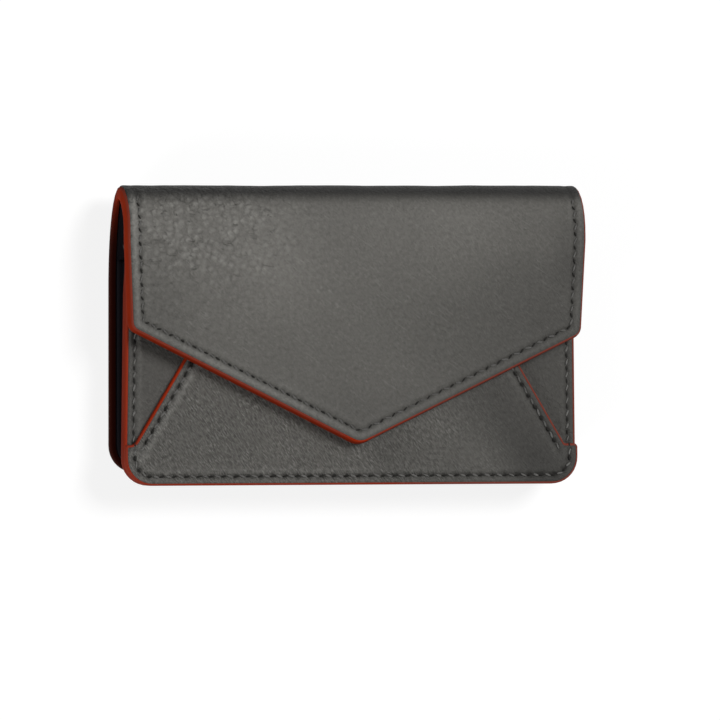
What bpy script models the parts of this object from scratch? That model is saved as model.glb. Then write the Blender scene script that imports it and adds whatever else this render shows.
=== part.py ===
# Leather business card holder with an envelope flap, lying on its back.
# X runs across the case, +Y points to the fold at its top, +Z points out of its front.
# The origin is on the surface that the back rests on, at the centre of the case.

import math

import bmesh
import bpy
from mathutils import Matrix, Vector

# Overall size of the closed case
CASE_WIDTH = 0.110
CASE_HEIGHT = 0.0686
CASE_DEPTH = 0.016

# Plies of the back, the flap and the pocket front, from the outside in
LEATHER_THICKNESS = 0.0008
CORE_THICKNESS = 0.0008
LINING_THICKNESS = 0.0004
PLY_GAP = 0.0002
EDGE_LIP = 0.0004

# The back stops short of the pocket front's lower edge
BACK_RISE = 0.0029

# Fold that joins the back to the flap
FOLD_REACH = 0.0105
FOLD_SPLIT = 0.0003
HINGE_CLEARANCE = 0.0002

# Flap, measured up from the bottom of the case
FLAP_SHOULDER_HEIGHT = 0.0357
FLAP_TIP_HEIGHT = 0.0089
FLAP_SHOULDER_RADIUS = 0.003
FLAP_TIP_RADIUS = 0.0045
FLAP_GAP = 0.0012

# The flap's sides draw in from a height just below the fold to the shoulders
FLAP_TAPER = 0.0008
FLAP_TAPER_HEIGHT = 0.0560

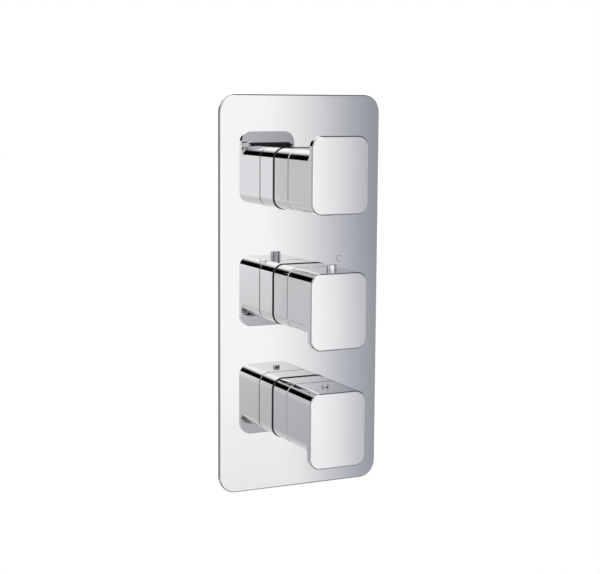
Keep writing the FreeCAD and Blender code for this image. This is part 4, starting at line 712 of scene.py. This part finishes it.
def floor():
    """A plain pale floor that the camera sees as white."""
    material = bpy.data.materials.new("studio_floor")
    material.use_nodes = True
    nodes = Nodes(material.node_tree)
    material.node_tree.nodes.clear()
    seen = nodes.add("ShaderNodeLightPath").outputs["Is Camera Ray"]
    lit = nodes.add("ShaderNodeBsdfDiffuse", Color=(0.8, 0.8, 0.8, 1.0)).outputs[0]
    white = nodes.add("ShaderNodeEmission", Color=(1.0, 1.0, 1.0, 1.0), Strength=1.0).outputs[0]
    shown = nodes.tree.nodes.new("ShaderNodeMixShader")
    for socket, value in zip(shown.inputs, (seen, lit, white)):
        nodes.feed(socket, value)
    nodes.feed(nodes.add("ShaderNodeOutputMaterial").inputs["Surface"], shown.outputs[0])
    half = FLOOR_SIZE / 2
    corners = [(-half, -half, 0), (half, -half, 0), (half, half, 0), (-half, half, 0)]
    sheet = flat_sheet("studio_floor", corners, material)
    sheet.location = (0.0, 0.0, -FLOOR_DEPTH)
    seen_by(sheet, camera=True, diffuse=True)


# The room that chrome sees past the screen, by the direction looked in. Each flag has the
# directions over which it fades in, and how much light it takes.
LEVEL_WAY, AHEAD_WAY = (0.35, 0.6), (-0.24, -0.10)
LEFT_FLAG, LEFT_FLAG_DEPTH = (0.80, 0.95), 0.85
RIGHT_FLAG, RIGHT_FLAG_DEPTH = (0.66, 0.86), 0.85
REAR_FLAG_X, REAR_FLAG_Y, REAR_FLAG_Z = (0.1, 0.3), (-0.6, -0.45), (0.22, 0.36)
REAR_FLAG_DEPTH = 0.96
BEHIND_FLAG_Y, BEHIND_FLAG_DEPTH = (0.1, 0.3), 0.85
BEHIND_FLAG_LEFT, BEHIND_FLAG_RIGHT = (-0.35, -0.2), (0.5, 0.65)
LOW_WAY, LOW_LEVEL = (-0.7, -0.4), 0.35
SOFT_LIGHT = 0.75


def studio_world():
    """White to the camera, soft and even on matt surfaces, and a room with flags to chrome."""
    world = bpy.data.worlds.new("studio")
    world.use_nodes = True
    nodes = Nodes(world.node_tree)
    world.node_tree.nodes.clear()
    way = nodes.split(nodes.add("ShaderNodeTexCoord").outputs["Generated"])
    level_way = nodes.ramp(nodes.math("ABSOLUTE", way["Z"]), *LEVEL_WAY, 1.0, 0.0)
    ahead = nodes.math("MULTIPLY", level_way, nodes.ramp(way["Y"], *AHEAD_WAY, 1.0, 0.0))
    leftwards = nodes.math("MULTIPLY", way["X"], -1.0)
    left = nodes.math("MULTIPLY", nodes.ramp(leftwards, *LEFT_FLAG), ahead)
    right = nodes.math("MULTIPLY", nodes.ramp(way["X"], *RIGHT_FLAG), ahead)
    rear = nodes.math("MULTIPLY", nodes.ramp(way["Y"], *REAR_FLAG_Y),
                      nodes.ramp(way["Z"], *REAR_FLAG_Z))
    rear = nodes.math("MULTIPLY", rear, nodes.ramp(way["X"], *REAR_FLAG_X))
    aside = nodes.math("MAXIMUM", nodes.ramp(way["X"], *BEHIND_FLAG_LEFT, 1.0, 0.0),
                       nodes.ramp(way["X"], *BEHIND_FLAG_RIGHT))
    behind = nodes.math("MULTIPLY", nodes.ramp(way["Y"], *BEHIND_FLAG_Y), aside)
    room = nodes.math("SUBTRACT", 1.0, nodes.math("MULTIPLY", left, LEFT_FLAG_DEPTH))
    for flag, depth in ((right, RIGHT_FLAG_DEPTH), (rear, REAR_FLAG_DEPTH),
                        (behind, BEHIND_FLAG_DEPTH)):
        shade = nodes.math("SUBTRACT", 1.0, nodes.math("MULTIPLY", flag, depth))
        room = nodes.math("MULTIPLY", room, shade)
    room = nodes.math("MULTIPLY", room, nodes.ramp(way["Z"], *LOW_WAY, LOW_LEVEL, 1.0))
    rays = nodes.add("ShaderNodeLightPath").outputs
    level = nodes.mix(rays["Is Glossy Ray"], (SOFT_LIGHT, SOFT_LIGHT, SOFT_LIGHT), room)
    level = nodes.mix(rays["Is Camera Ray"], level, (1.0, 1.0, 1.0))
    background = nodes.add("ShaderNodeBackground", Color=level, Strength=1.0)
    nodes.feed(nodes.add("ShaderNodeOutputWorld").inputs["Surface"], background.outputs[0])
    bpy.context.scene.world = world


def soft_lamp(name, place, size, power):
    """An area lamp aimed at the object, unseen in its chrome."""
    data = bpy.data.lights.new(name, "AREA")
    data.shape = "DISK"
    data.size = size
    data.energy = power
    lamp = bpy.data.objects.new(name, data)
    lamp.location = place
    lamp.rotation_euler = (-Vector(place)).to_track_quat("-Z", "Y").to_euler()
    lamp.visible_glossy = False
    lamp.visible_camera = False
    bpy.context.scene.collection.objects.link(lamp)


def studio_lamps():
    soft_lamp("front_lamp", (-1.0, -1.4, 1.6), 0.9, 14.0)
    soft_lamp("rear_lamp", (1.1, 1.5, 1.3), 1.1, 12.0)


def photo_camera():
    """The camera that took the photograph."""
    ahead = Vector((math.sin(CAMERA_YAW) * math.cos(CAMERA_PITCH),
                    math.cos(CAMERA_YAW) * math.cos(CAMERA_PITCH), -math.sin(CAMERA_PITCH)))
    right = Vector((math.cos(CAMERA_YAW), -math.sin(CAMERA_YAW), 0.0))
    up = right.cross(ahead)
    turn = Matrix.Rotation(CAMERA_ROLL, 3, ahead)
    data = bpy.data.cameras.new("photo_camera")
    data.sensor_width = SENSOR_WIDTH
    data.sensor_fit = "HORIZONTAL"
    data.lens = SENSOR_WIDTH * FOCAL_PIXELS / PHOTO_WIDTH
    data.clip_start = 0.01
    data.shift_x = (PHOTO_WIDTH / 2 - PICTURE_CENTRE[0]) / PHOTO_WIDTH
    data.shift_y = (PICTURE_CENTRE[1] - PHOTO_HEIGHT / 2) / PHOTO_WIDTH
    camera = bpy.data.objects.new("photo_camera", data)
    axes = Matrix((right, up, -ahead)).transposed()
    camera.matrix_world = Matrix.Translation(CAMERA_PLACE) @ (turn @ axes).to_4x4()
    bpy.context.scene.collection.objects.link(camera)
    bpy.context.scene.camera = camera


# ---------------------------------------------------------------------------
# The scene
# ---------------------------------------------------------------------------

FINISHES = build_finishes()
MARK_FINISH = etched_mark("finish_etched_mark")
finish_nodes(FINISHES)
hot_letter(MARK_FINISH)
cold_letter(MARK_FINISH)
add_port_threads(FINISHES["turned_brass"])
add_coils()
for row in ("upper", "temperature", "lower"):
    gasket_lip(f"{row}_gasket_lip", f"{row}_sleeve", FINISHES["joint_rubber"])
screw_plug("lower_screw_plug", "lower_handle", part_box("lower_sleeve")[1].z, 1,
           FINISHES["button_chrome"])
screw_plug("upper_screw_plug", "upper_handle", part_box("upper_sleeve")[0].z, -1,
           FINISHES["button_chrome"])
front_screen()
floor()
studio_world()
studio_lamps()
photo_camera()
bpy.context.scene.view_settings.view_transform = "Standard"
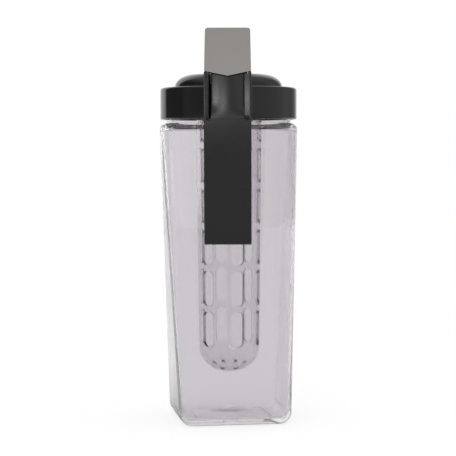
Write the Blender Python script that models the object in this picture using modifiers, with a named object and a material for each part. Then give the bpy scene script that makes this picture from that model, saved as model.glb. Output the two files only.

====

→ **What is being asked**:
Set down, exactly as written, each line of the data from its opening line through the one containing "CASE_DEPTH = 0.016". Output nothing more.

→ **Task output**:
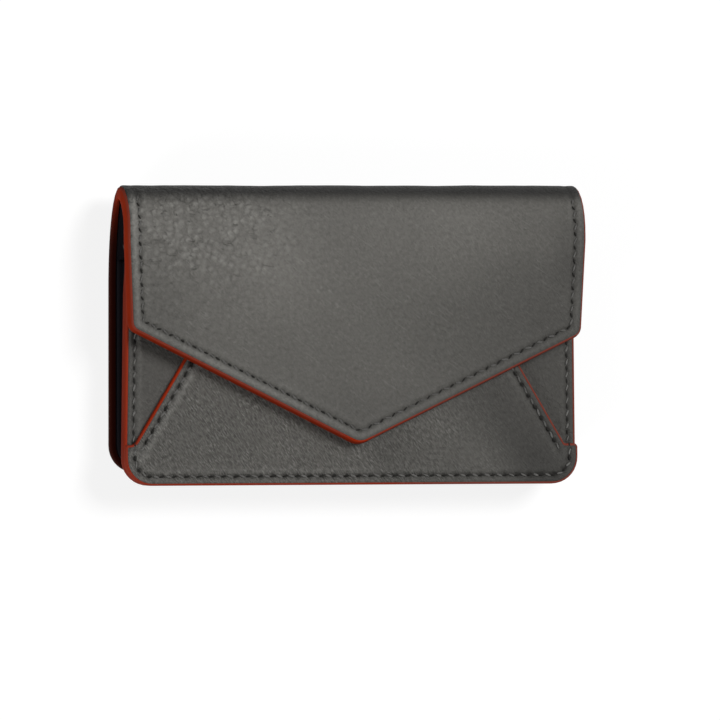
What bpy script models the parts of this object from scratch? That model is saved as model.glb. Then write the Blender scene script that imports it and adds whatever else this render shows.
=== part.py ===
# Leather business card holder with an envelope flap, lying on its back.
# X runs across the case, +Y points to the fold at its top, +Z points out of its front.
# The origin is on the surface that the back rests on, at the centre of the case.

import math

import bmesh
import bpy
from mathutils import Matrix, Vector

# Overall size of the closed case
CASE_WIDTH = 0.110
CASE_HEIGHT = 0.0686
CASE_DEPTH = 0.016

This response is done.